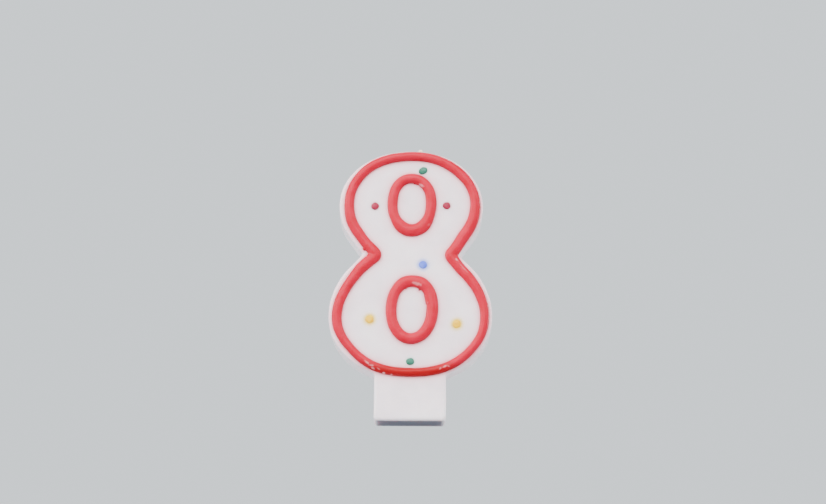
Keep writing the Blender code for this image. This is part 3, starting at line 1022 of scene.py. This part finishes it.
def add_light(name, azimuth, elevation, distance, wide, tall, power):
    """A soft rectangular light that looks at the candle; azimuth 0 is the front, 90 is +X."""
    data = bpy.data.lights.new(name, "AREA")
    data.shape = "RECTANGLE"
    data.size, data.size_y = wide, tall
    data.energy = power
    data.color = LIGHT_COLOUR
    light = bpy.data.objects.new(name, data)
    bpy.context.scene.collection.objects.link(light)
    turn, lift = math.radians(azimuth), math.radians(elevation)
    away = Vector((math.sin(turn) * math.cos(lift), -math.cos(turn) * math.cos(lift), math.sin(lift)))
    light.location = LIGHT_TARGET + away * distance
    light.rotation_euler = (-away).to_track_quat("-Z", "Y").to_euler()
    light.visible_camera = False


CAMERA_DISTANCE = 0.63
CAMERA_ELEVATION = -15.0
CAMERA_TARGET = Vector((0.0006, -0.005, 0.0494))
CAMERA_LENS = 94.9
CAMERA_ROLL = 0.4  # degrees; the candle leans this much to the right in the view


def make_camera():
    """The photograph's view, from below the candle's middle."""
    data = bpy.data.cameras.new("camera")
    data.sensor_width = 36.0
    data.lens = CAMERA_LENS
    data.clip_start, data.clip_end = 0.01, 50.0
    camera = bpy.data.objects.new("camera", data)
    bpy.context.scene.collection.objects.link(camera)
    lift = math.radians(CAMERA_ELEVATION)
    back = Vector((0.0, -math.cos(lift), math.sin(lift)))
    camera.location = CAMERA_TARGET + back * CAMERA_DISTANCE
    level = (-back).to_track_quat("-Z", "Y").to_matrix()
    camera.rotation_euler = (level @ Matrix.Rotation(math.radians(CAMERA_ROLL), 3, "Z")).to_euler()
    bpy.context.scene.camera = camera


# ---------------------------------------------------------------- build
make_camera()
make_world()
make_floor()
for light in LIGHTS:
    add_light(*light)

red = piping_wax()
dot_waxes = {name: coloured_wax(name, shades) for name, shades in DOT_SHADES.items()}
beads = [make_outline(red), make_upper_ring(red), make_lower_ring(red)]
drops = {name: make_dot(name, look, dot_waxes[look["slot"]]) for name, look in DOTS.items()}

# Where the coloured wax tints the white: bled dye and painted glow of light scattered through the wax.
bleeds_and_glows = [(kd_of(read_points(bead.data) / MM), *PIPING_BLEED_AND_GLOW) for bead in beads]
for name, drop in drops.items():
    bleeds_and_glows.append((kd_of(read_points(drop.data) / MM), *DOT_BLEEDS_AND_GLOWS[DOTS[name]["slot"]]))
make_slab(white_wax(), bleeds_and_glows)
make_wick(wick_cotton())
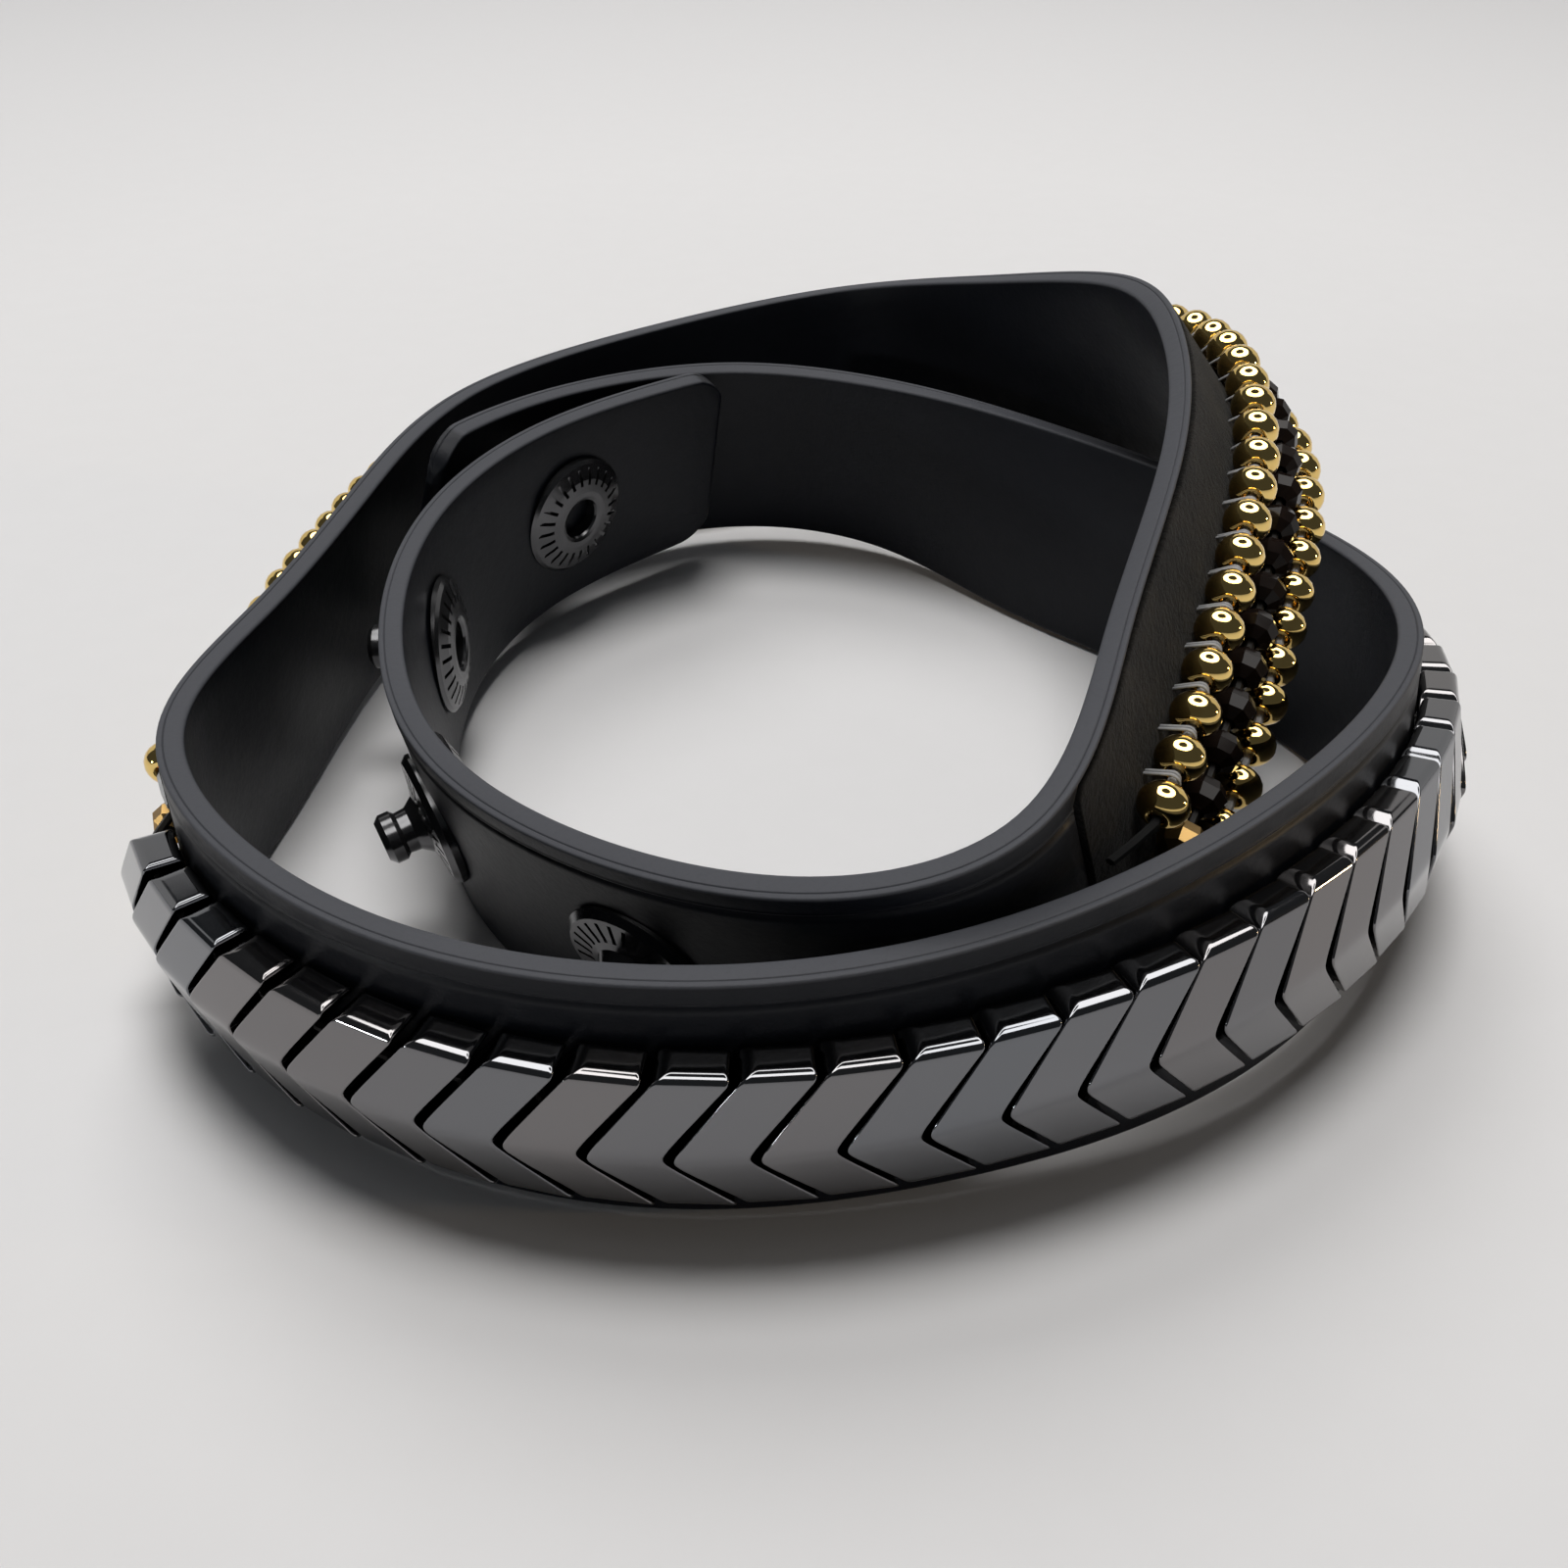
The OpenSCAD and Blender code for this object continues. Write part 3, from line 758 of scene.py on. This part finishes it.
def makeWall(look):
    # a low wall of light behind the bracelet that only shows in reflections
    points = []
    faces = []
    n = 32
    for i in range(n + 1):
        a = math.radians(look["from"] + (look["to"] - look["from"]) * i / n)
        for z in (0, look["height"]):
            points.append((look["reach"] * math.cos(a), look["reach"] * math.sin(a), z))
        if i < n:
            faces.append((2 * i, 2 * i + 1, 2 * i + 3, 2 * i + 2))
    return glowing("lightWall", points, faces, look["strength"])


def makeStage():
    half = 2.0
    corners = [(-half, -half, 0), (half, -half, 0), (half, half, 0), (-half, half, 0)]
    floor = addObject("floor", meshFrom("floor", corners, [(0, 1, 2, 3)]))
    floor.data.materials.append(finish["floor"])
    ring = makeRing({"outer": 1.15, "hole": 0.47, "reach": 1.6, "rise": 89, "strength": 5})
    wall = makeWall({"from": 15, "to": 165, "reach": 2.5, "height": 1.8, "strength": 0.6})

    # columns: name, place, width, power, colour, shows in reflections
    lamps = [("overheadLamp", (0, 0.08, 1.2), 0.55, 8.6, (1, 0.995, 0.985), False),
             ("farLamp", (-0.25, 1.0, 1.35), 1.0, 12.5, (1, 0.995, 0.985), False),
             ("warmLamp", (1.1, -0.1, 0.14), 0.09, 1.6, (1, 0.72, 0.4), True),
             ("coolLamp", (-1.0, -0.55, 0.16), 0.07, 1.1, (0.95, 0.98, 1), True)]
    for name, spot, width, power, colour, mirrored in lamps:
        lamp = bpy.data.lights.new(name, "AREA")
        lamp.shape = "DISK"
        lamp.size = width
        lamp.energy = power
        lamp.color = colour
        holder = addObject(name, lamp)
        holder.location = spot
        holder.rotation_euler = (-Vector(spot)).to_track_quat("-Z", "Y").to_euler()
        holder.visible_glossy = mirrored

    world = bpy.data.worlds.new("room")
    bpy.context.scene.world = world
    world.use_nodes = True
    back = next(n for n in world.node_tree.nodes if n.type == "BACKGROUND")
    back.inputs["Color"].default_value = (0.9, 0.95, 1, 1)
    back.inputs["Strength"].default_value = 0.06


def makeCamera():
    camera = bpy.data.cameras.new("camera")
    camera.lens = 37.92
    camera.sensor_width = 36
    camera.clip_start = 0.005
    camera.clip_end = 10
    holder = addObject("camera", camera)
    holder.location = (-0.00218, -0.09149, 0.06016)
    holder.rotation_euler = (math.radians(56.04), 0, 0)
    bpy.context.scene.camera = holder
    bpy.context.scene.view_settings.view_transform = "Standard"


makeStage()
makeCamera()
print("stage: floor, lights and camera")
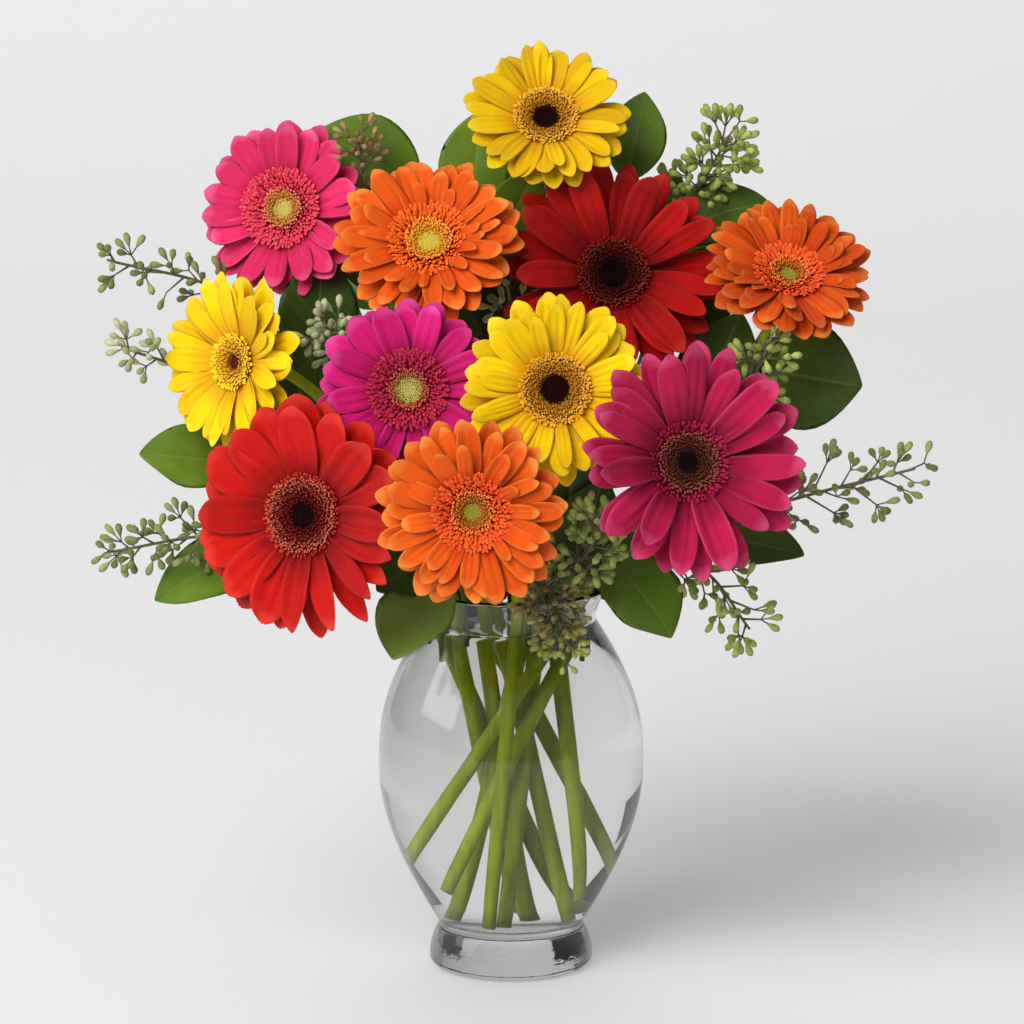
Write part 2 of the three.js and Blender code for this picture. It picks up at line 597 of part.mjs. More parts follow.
::::::
> [Task prompt]
Extract each line of the material exactly as it stands.

> [Answer for the task]
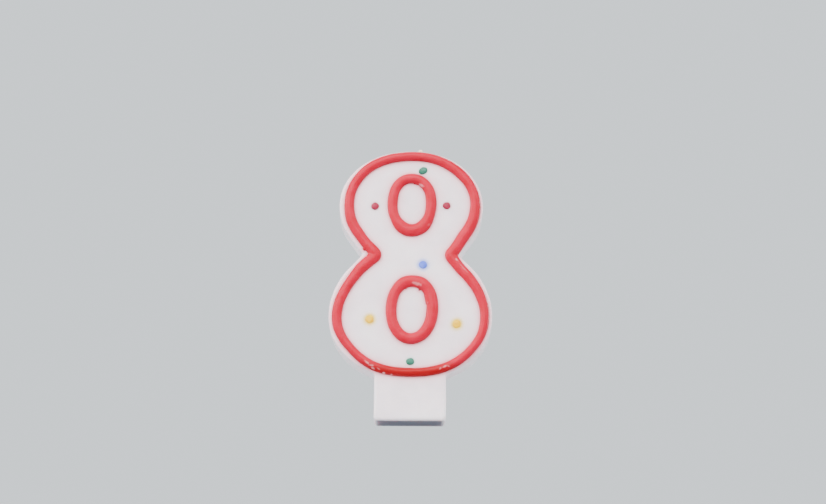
Keep writing the Blender code for this image. This is part 3, starting at line 1022 of scene.py. This part finishes it.
def add_light(name, azimuth, elevation, distance, wide, tall, power):
    """A soft rectangular light that looks at the candle; azimuth 0 is the front, 90 is +X."""
    data = bpy.data.lights.new(name, "AREA")
    data.shape = "RECTANGLE"
    data.size, data.size_y = wide, tall
    data.energy = power
    data.color = LIGHT_COLOUR
    light = bpy.data.objects.new(name, data)
    bpy.context.scene.collection.objects.link(light)
    turn, lift = math.radians(azimuth), math.radians(elevation)
    away = Vector((math.sin(turn) * math.cos(lift), -math.cos(turn) * math.cos(lift), math.sin(lift)))
    light.location = LIGHT_TARGET + away * distance
    light.rotation_euler = (-away).to_track_quat("-Z", "Y").to_euler()
    light.visible_camera = False


CAMERA_DISTANCE = 0.63
CAMERA_ELEVATION = -15.0
CAMERA_TARGET = Vector((0.0006, -0.005, 0.0494))
CAMERA_LENS = 94.9
CAMERA_ROLL = 0.4  # degrees; the candle leans this much to the right in the view


def make_camera():
    """The photograph's view, from below the candle's middle."""
    data = bpy.data.cameras.new("camera")
    data.sensor_width = 36.0
    data.lens = CAMERA_LENS
    data.clip_start, data.clip_end = 0.01, 50.0
    camera = bpy.data.objects.new("camera", data)
    bpy.context.scene.collection.objects.link(camera)
    lift = math.radians(CAMERA_ELEVATION)
    back = Vector((0.0, -math.cos(lift), math.sin(lift)))
    camera.location = CAMERA_TARGET + back * CAMERA_DISTANCE
    level = (-back).to_track_quat("-Z", "Y").to_matrix()
    camera.rotation_euler = (level @ Matrix.Rotation(math.radians(CAMERA_ROLL), 3, "Z")).to_euler()
    bpy.context.scene.camera = camera


# ---------------------------------------------------------------- build
make_camera()
make_world()
make_floor()
for light in LIGHTS:
    add_light(*light)

red = piping_wax()
dot_waxes = {name: coloured_wax(name, shades) for name, shades in DOT_SHADES.items()}
beads = [make_outline(red), make_upper_ring(red), make_lower_ring(red)]
drops = {name: make_dot(name, look, dot_waxes[look["slot"]]) for name, look in DOTS.items()}

# Where the coloured wax tints the white: bled dye and painted glow of light scattered through the wax.
bleeds_and_glows = [(kd_of(read_points(bead.data) / MM), *PIPING_BLEED_AND_GLOW) for bead in beads]
for name, drop in drops.items():
    bleeds_and_glows.append((kd_of(read_points(drop.data) / MM), *DOT_BLEEDS_AND_GLOWS[DOTS[name]["slot"]]))
make_slab(white_wax(), bleeds_and_glows)
make_wick(wick_cotton())
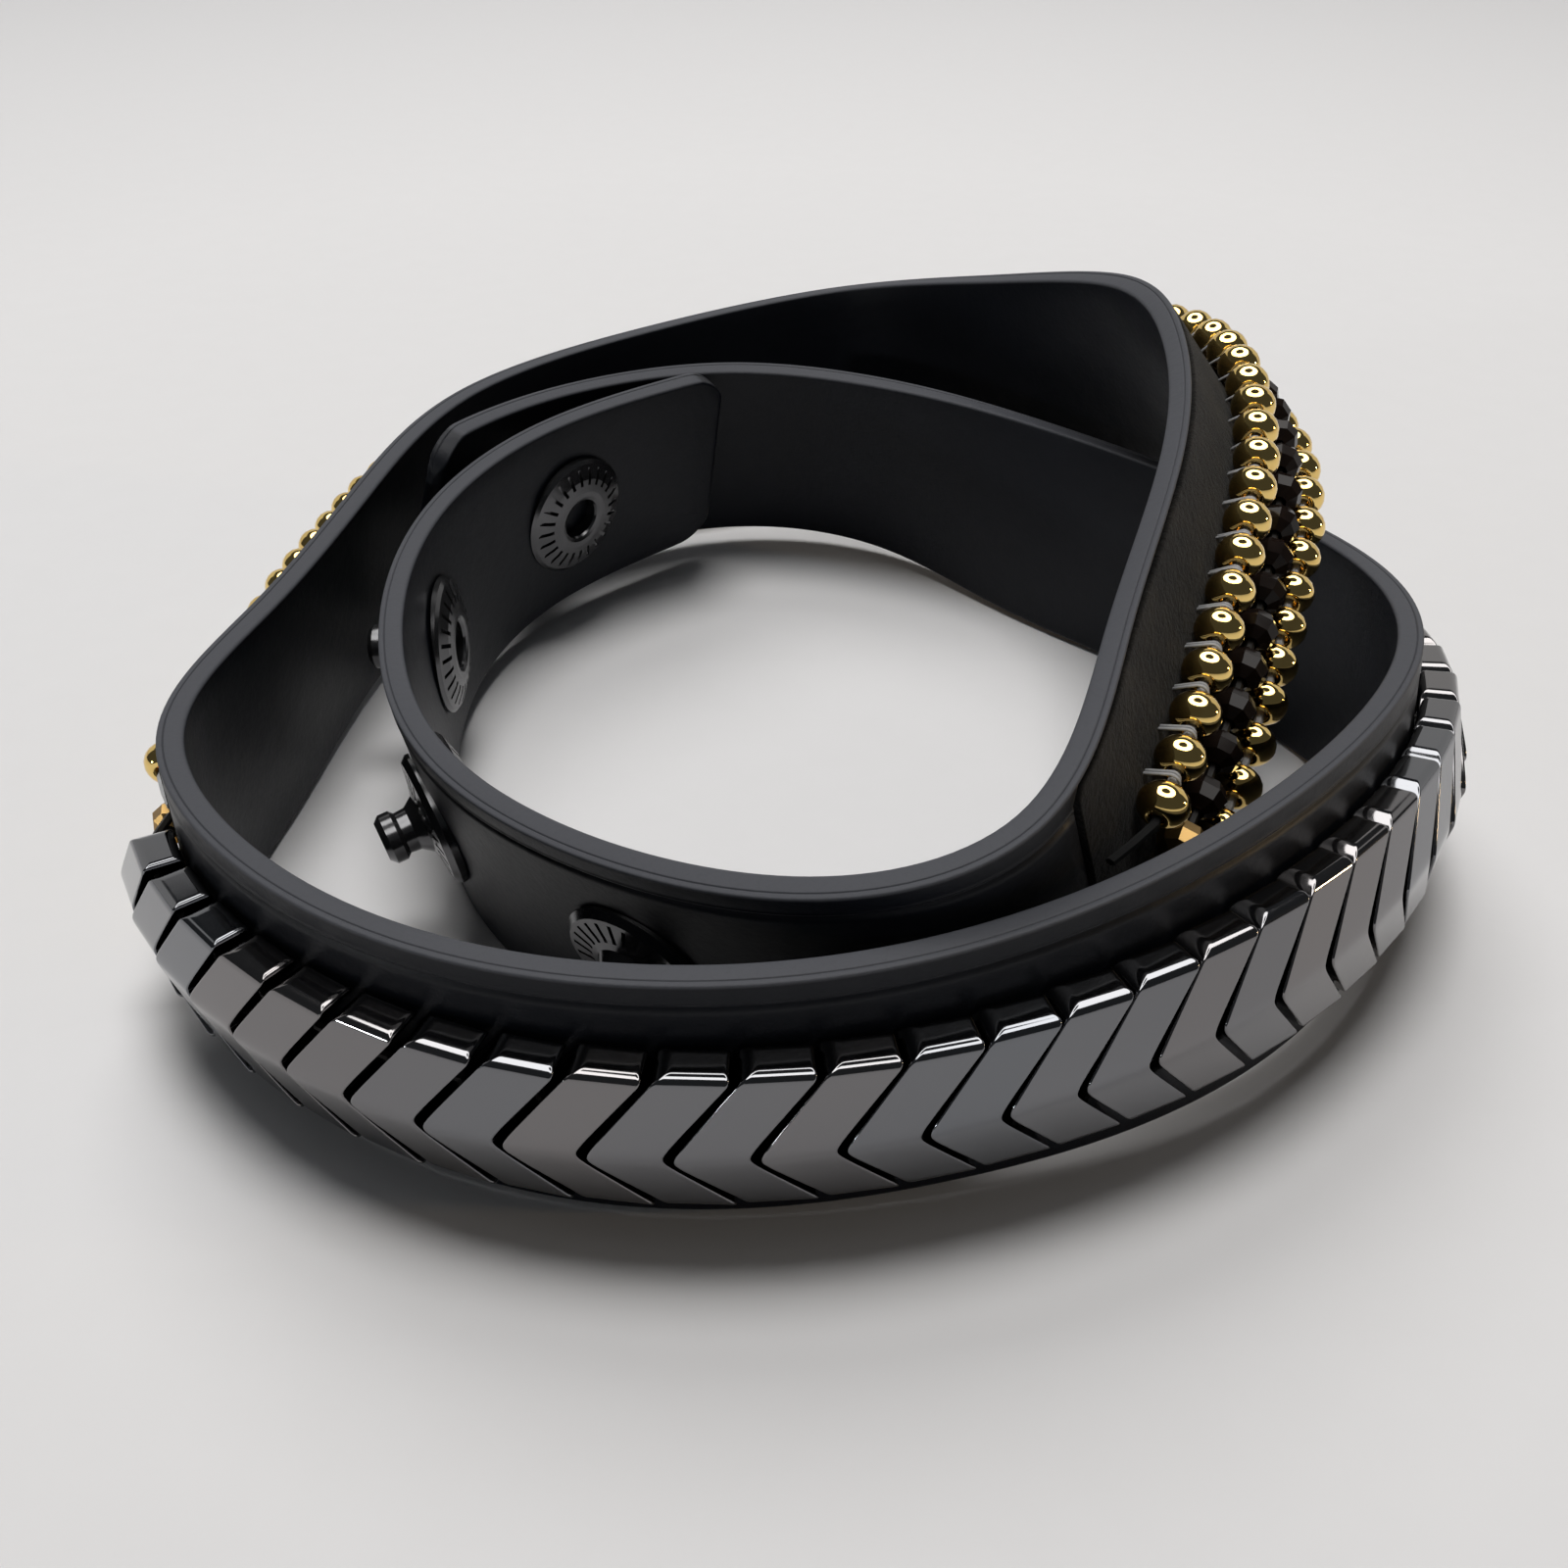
The OpenSCAD and Blender code for this object continues. Write part 3, from line 758 of scene.py on. This part finishes it.
def makeWall(look):
    # a low wall of light behind the bracelet that only shows in reflections
    points = []
    faces = []
    n = 32
    for i in range(n + 1):
        a = math.radians(look["from"] + (look["to"] - look["from"]) * i / n)
        for z in (0, look["height"]):
            points.append((look["reach"] * math.cos(a), look["reach"] * math.sin(a), z))
        if i < n:
            faces.append((2 * i, 2 * i + 1, 2 * i + 3, 2 * i + 2))
    return glowing("lightWall", points, faces, look["strength"])


def makeStage():
    half = 2.0
    corners = [(-half, -half, 0), (half, -half, 0), (half, half, 0), (-half, half, 0)]
    floor = addObject("floor", meshFrom("floor", corners, [(0, 1, 2, 3)]))
    floor.data.materials.append(finish["floor"])
    ring = makeRing({"outer": 1.15, "hole": 0.47, "reach": 1.6, "rise": 89, "strength": 5})
    wall = makeWall({"from": 15, "to": 165, "reach": 2.5, "height": 1.8, "strength": 0.6})

    # columns: name, place, width, power, colour, shows in reflections
    lamps = [("overheadLamp", (0, 0.08, 1.2), 0.55, 8.6, (1, 0.995, 0.985), False),
             ("farLamp", (-0.25, 1.0, 1.35), 1.0, 12.5, (1, 0.995, 0.985), False),
             ("warmLamp", (1.1, -0.1, 0.14), 0.09, 1.6, (1, 0.72, 0.4), True),
             ("coolLamp", (-1.0, -0.55, 0.16), 0.07, 1.1, (0.95, 0.98, 1), True)]
    for name, spot, width, power, colour, mirrored in lamps:
        lamp = bpy.data.lights.new(name, "AREA")
        lamp.shape = "DISK"
        lamp.size = width
        lamp.energy = power
        lamp.color = colour
        holder = addObject(name, lamp)
        holder.location = spot
        holder.rotation_euler = (-Vector(spot)).to_track_quat("-Z", "Y").to_euler()
        holder.visible_glossy = mirrored

    world = bpy.data.worlds.new("room")
    bpy.context.scene.world = world
    world.use_nodes = True
    back = next(n for n in world.node_tree.nodes if n.type == "BACKGROUND")
    back.inputs["Color"].default_value = (0.9, 0.95, 1, 1)
    back.inputs["Strength"].default_value = 0.06


def makeCamera():
    camera = bpy.data.cameras.new("camera")
    camera.lens = 37.92
    camera.sensor_width = 36
    camera.clip_start = 0.005
    camera.clip_end = 10
    holder = addObject("camera", camera)
    holder.location = (-0.00218, -0.09149, 0.06016)
    holder.rotation_euler = (math.radians(56.04), 0, 0)
    bpy.context.scene.camera = holder
    bpy.context.scene.view_settings.view_transform = "Standard"


makeStage()
makeCamera()
print("stage: floor, lights and camera")
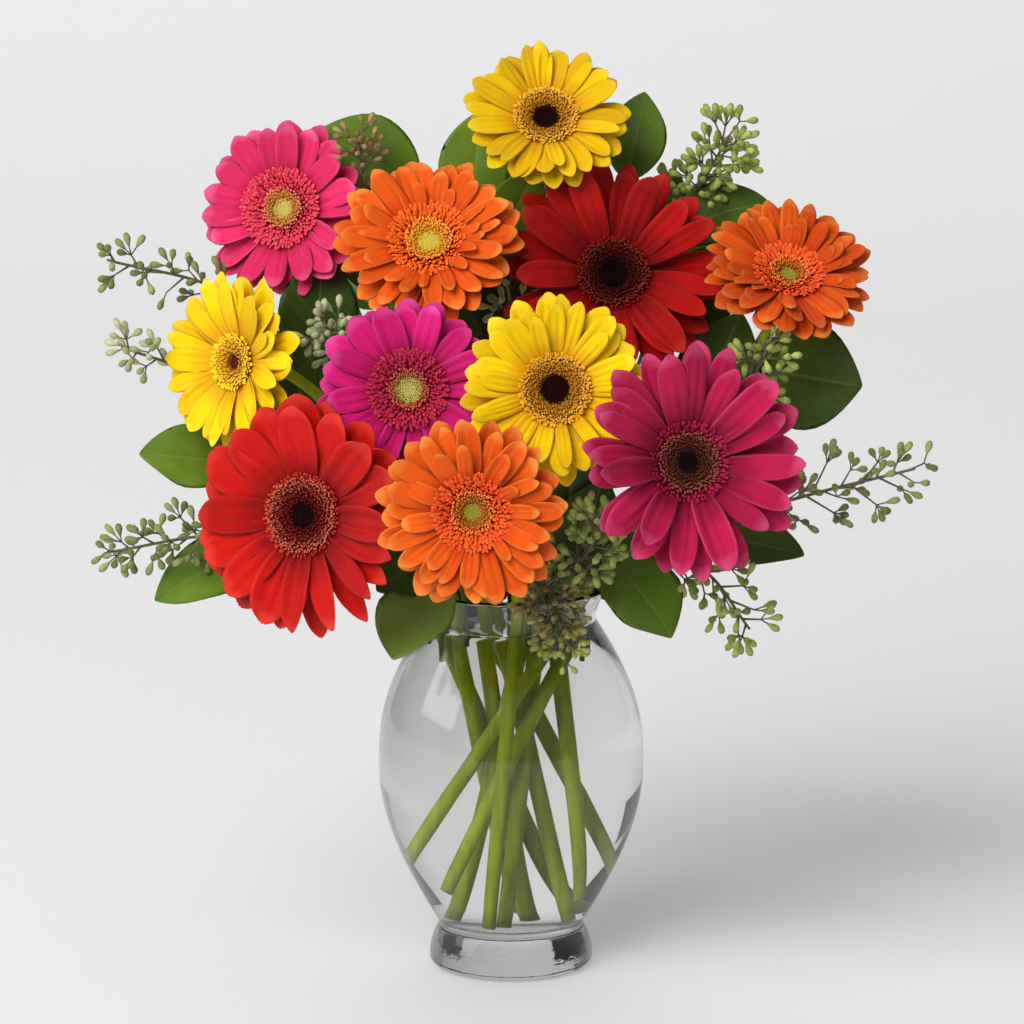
Write part 2 of the three.js and Blender code for this picture. It picks up at line 597 of part.mjs. More parts follow.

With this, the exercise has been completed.